What a proper repair looks like
The tyre comes off the rim and gets a full internal inspection under bright light. A trained fitter looks for a halo of dust or rubber crumbs that suggests internal damage from being driven flat. If the inside looks clean, the puncture wound is buffed, sealed with vulcanising fluid, plugged through, then sealed inside with a mushroom-style patch.
It is then balanced and refitted. The whole process takes about twenty minutes and lasts the life of the tyre.
Common reasons a repair gets refused
- Driven flat for more than a few hundred metres
- Sidewall blistering
- Aged tyre over six or seven years
- Damage in the shoulder zone
Cost vs replacement
A proper repair is a fraction of a new tyre and keeps a perfectly good casing in service. That is good for your wallet and good for the planet. Refusing a marginal repair, however, is good for your safety. A trustworthy fitter chooses the second outcome every time.
Why DIY plug kits should be your last choice
Petrol-station plug kits exist for one purpose: getting you off a dangerous road to a place where a proper repair can happen. They are not a permanent fix and were never intended to be. The plug seals from the outside without inspecting the damaged inner liner. If a nail has chewed through the airtight membrane inside the tyre, you will never know until air leaks out again at speed.
If you use a plug kit, treat the tyre as temporary, keep your speed below 50mph, and book a professional inspection within 24 hours. Most mobile fitters can confirm or deny a proper repair on the spot, off the rim.
Sidewall damage and the no-debate rule
Some questions in motoring have one answer. Sidewall damage is one of them. The sidewall has no steel belts to contain a failure, only a thin layer of rubber over textile cords. A cut, a bulge or a deep scrape there is a failure waiting for the wrong moment. New tyre, every time.
The same applies to anything driven flat for more than a few hundred metres. The inner liner is gone, and no amount of patching restores the structure underneath.
Repair as a sustainability win
Every salvageable casing kept in service saves several kilos of rubber, oil and steel from the recycling stream. Tyresafe estimates that the UK could safely repair around half of all current punctures, yet only a fraction actually are. A well-trained mobile fitter helps push that number in the right direction.
Questions worth asking your fitter
- Will you inspect the inside of the tyre?
- Do you use a vulcanised patch-plug combination?
- Will the tyre be rebalanced after repair?
- Can you show me the BS AU 159 safe zone?
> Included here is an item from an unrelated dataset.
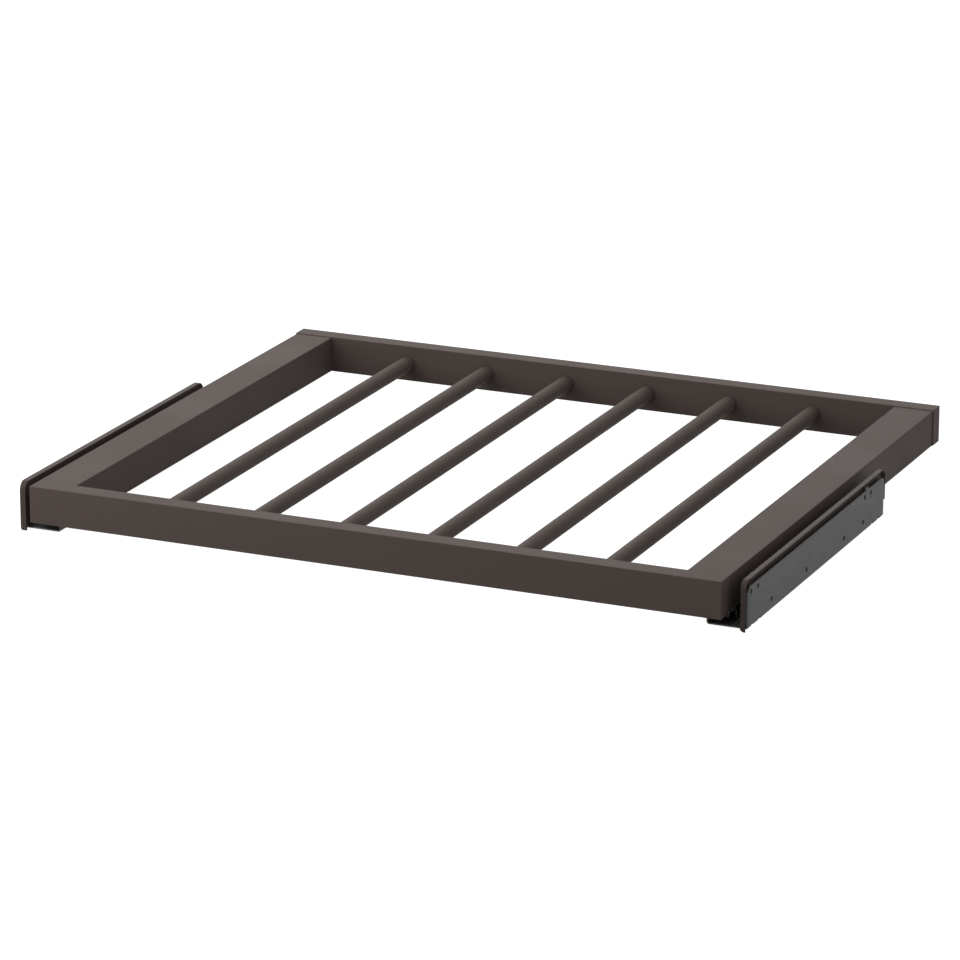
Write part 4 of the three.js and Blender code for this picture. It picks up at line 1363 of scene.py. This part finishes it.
class RACK_OT_rail_screws(bpy.types.Operator):
    """Make the low headed screws that hold the drawer members to the side rails"""

    bl_idname = "rack.rail_screws"
    bl_label = "Rail screws"

    def execute(self, context):
        sizes = context.scene.rack_runner
        shank, height = sizes.rail_screw_shank / 2, sizes.rail_screw_head
        for hand in HANDS:
            for i in (1, 2, 3):
                low, high = corners(f"right_rail_screw_{i}")
                head, seat = (high[0] - low[0]) / 2, low[2] + height
                profile = [
                    (0.0, low[2]),
                    (head - height / 2, low[2]),
                    (head, low[2] + height / 2),
                    (head, seat),
                    (shank, seat),
                    (shank, high[2] - 2 * shank),
                    (0.0, high[2]),
                ]
                centre = flat_centre(f"right_rail_screw_{i}", 2)
                piece = piece_from(f"{hand}_rail_screw_{i}_turned", turned(centre, profile, 2, SCREW_FACES))
                half = sizes.rail_screw_slot / 2
                slot = block(
                    np.array([centre[0] - half, centre[1] - 2 * head, low[2] - OVERRUN]),
                    np.array([centre[0] + half, centre[1] + 2 * head, low[2] + sizes.rail_screw_slot_depth]),
                )
                combine(piece, "DIFFERENCE", [slot])
                node = f"{hand}_rail_screw_{i}"
                hand_over(piece, [node], "zinc_steel", hand)
        return {"FINISHED"}


FLOOR_HALF = 15.0
SENSOR_WIDTH = 36.0
# Each lamp's place, the side of its square, both in metres, and the property that holds its power
LAMPS = {
    "key_lamp": ((-1.268, -1.056, 2.505), 1.5, "key_power"),
    "fill_lamp": ((-1.0, -1.0, 0.45), 1.0, "fill_power"),
    "sheen_lamp": ((-1.083, 1.299, 1.407), 1.2, "sheen_power"),
    "back_lamp": ((-0.689, 2.756, 0.965), 1.8, "back_power"),
}


def seen_directly(tree):
    """1 for rays from the camera, from mirrors and through glass, and 0 for light that spreads."""
    path = add_node(tree, "ShaderNodeLightPath")
    either = add_node(
        tree,
        "ShaderNodeMath",
        {0: path.outputs["Is Camera Ray"], 1: path.outputs["Is Glossy Ray"]},
        operation="MAXIMUM",
    )
    any_of = add_node(
        tree,
        "ShaderNodeMath",
        {0: either.outputs["Value"], 1: path.outputs["Is Transmission Ray"]},
        operation="MAXIMUM",
    )
    return any_of.outputs["Value"]


def soft_lamp(name, place, size, power):
    """A square lamp that faces the rack and stays out of the picture."""
    data = bpy.data.lights.new(name, "AREA")
    data.shape = "SQUARE"
    data.size = size
    data.energy = power
    lamp = piece_from(name, data)
    lamp.visible_camera = False
    lamp.location = place
    aim = -np.array(place)
    lamp.rotation_euler = (
        math.atan2(math.hypot(aim[0], aim[1]), -aim[2]),
        0.0,
        math.atan2(aim[1], aim[0]) - math.pi / 2,
    )


def studio_floor(colours, studio):
    """A wide pale floor that takes the rack's shadow and otherwise shows white."""
    half = FLOOR_HALF
    level = CAD_BOUNDS[0][2] - FLOOR_GAP
    mesh = bpy.data.meshes.new("studio_floor")
    around = [(-half, -half, level), (half, -half, level), (half, half, level), (-half, half, level)]
    mesh.from_pydata(around, [], [(0, 1, 2, 3)])
    floor = piece_from("studio_floor", mesh)
    material = bpy.data.materials.new("studio_floor")
    material.use_nodes = True
    tree = material.node_tree
    tree.nodes.clear()
    matt = add_node(tree, "ShaderNodeBsdfDiffuse", {"Color": (*colours.floor, 1.0)})
    glow = add_node(
        tree, "ShaderNodeMath", {0: seen_directly(tree), 1: studio.floor_glow}, operation="MULTIPLY"
    )
    light = add_node(tree, "ShaderNodeEmission", {"Strength": glow.outputs["Value"]})
    both = add_node(tree, "ShaderNodeAddShader", {0: matt.outputs["BSDF"], 1: light.outputs["Emission"]})
    add_node(tree, "ShaderNodeOutputMaterial", {"Surface": both.outputs["Shader"]})
    mesh.materials.append(material)


def studio_world(studio):
    """Even light from all round, which the camera and mirrors see as white."""
    world = bpy.data.worlds.new("studio_world")
    world.use_nodes = True
    tree = world.node_tree
    tree.nodes.clear()
    strength = add_node(
        tree,
        "ShaderNodeMapRange",
        {"Value": seen_directly(tree), "To Min": studio.ambient, "To Max": 1.0},
    )
    light = add_node(
        tree,
        "ShaderNodeBackground",
        {"Color": (1.0, 1.0, 1.0, 1.0), "Strength": strength.outputs["Result"]},
    )
    add_node(tree, "ShaderNodeOutputWorld", {"Surface": light.outputs["Background"]})
    bpy.context.scene.world = world


class RACK_OT_studio(bpy.types.Operator):
    """Set up the pale floor, the soft lamps and the camera"""

    bl_idname = "rack.studio"
    bl_label = "Studio"

    def execute(self, context):
        scene = context.scene
        studio = scene.rack_studio
        data = bpy.data.cameras.new("studio_camera")
        data.sensor_width = SENSOR_WIDTH
        data.lens = studio.lens
        camera = piece_from("studio_camera", data)
        camera.location = studio.place
        camera.rotation_euler = (math.pi / 2 - studio.elevation, 0.0, studio.azimuth)
        scene.camera = camera
        studio_floor(scene.rack_colours, studio)
        studio_world(studio)
        for name, (place, size, power) in LAMPS.items():
            soft_lamp(name, place, size, getattr(studio, power))
        scene.view_settings.view_transform = "Standard"
        return {"FINISHED"}


OPERATORS = (
    RACK_OT_front_rail,
    RACK_OT_side_rails,
    RACK_OT_back_board,
    RACK_OT_rods,
    RACK_OT_dowels,
    RACK_OT_frame_screws,
    RACK_OT_wall_brackets,
    RACK_OT_runner_covers,
    RACK_OT_slide_members,
    RACK_OT_ball_cages,
    RACK_OT_buffers,
    RACK_OT_rivets,
    RACK_OT_rail_screws,
    RACK_OT_studio,
)


class RACK_PT_pieces(bpy.types.Panel):
    """The rack's operators and settings in the sidebar"""

    bl_label = "Trouser rack"
    bl_idname = "RACK_PT_pieces"
    bl_space_type = "VIEW_3D"
    bl_region_type = "UI"
    bl_category = "Rack"

    def draw(self, context):
        for operator in OPERATORS:
            self.layout.operator(operator.bl_idname)
        for title in GROUPS:
            group = getattr(context.scene, title)
            column = self.layout.column()
            for name in group.__annotations__:
                column.prop(group, name)


GROUPS = {
    "rack_frame": RackFrameSizes,
    "rack_runner": RackRunnerSizes,
    "rack_colours": RackColours,
    "rack_studio": RackStudio,
}


def register():
    """Registers the classes and hangs the property groups on the scene."""
    for name, group in GROUPS.items():
        bpy.utils.register_class(group)
        setattr(bpy.types.Scene, name, bpy.props.PointerProperty(type=group))
    for kind in (*OPERATORS, RACK_PT_pieces):
        bpy.utils.register_class(kind)


def unregister():
    """Takes back what register did."""
    for kind in reversed((*OPERATORS, RACK_PT_pieces)):
        bpy.utils.unregister_class(kind)
    for name, group in GROUPS.items():
        delattr(bpy.types.Scene, name)
        bpy.utils.unregister_class(group)


def main():
    """Builds every piece, then the studio."""
    register()
    for operator in OPERATORS:
        group, name = operator.bl_idname.split(".")
        getattr(getattr(bpy.ops, group), name)()


if __name__ == "__main__":
    main()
Plenty of fitters will be delighted you asked. The ones who hesitate are telling you something important without realising it.
The bottom line
A well-repaired tyre is a small triumph. It saves money, reduces waste, and keeps a perfectly good casing doing its job for the years still in it. A poorly judged repair, however, is a road safety risk. Choose a fitter who treats the difference seriously, and the only puncture story you will ever tell is the boring one.
Long-term consequences of a missed repair
A patched tyre installed correctly is statistically as reliable as an unpunctured one. A patched tyre installed badly, or fitted to a damaged casing, becomes a slow ticking risk. Sidewall fatigue from running flat shows up months later as a sudden deflation on a warm motorway. That is why the inspection step is non-negotiable. If a fitter offers a roadside plug without removing the tyre, treat the fix as temporary and follow up the next day.
The good news is that the UK has plenty of operators who do it properly. Choose carefully once and you rarely need to choose again.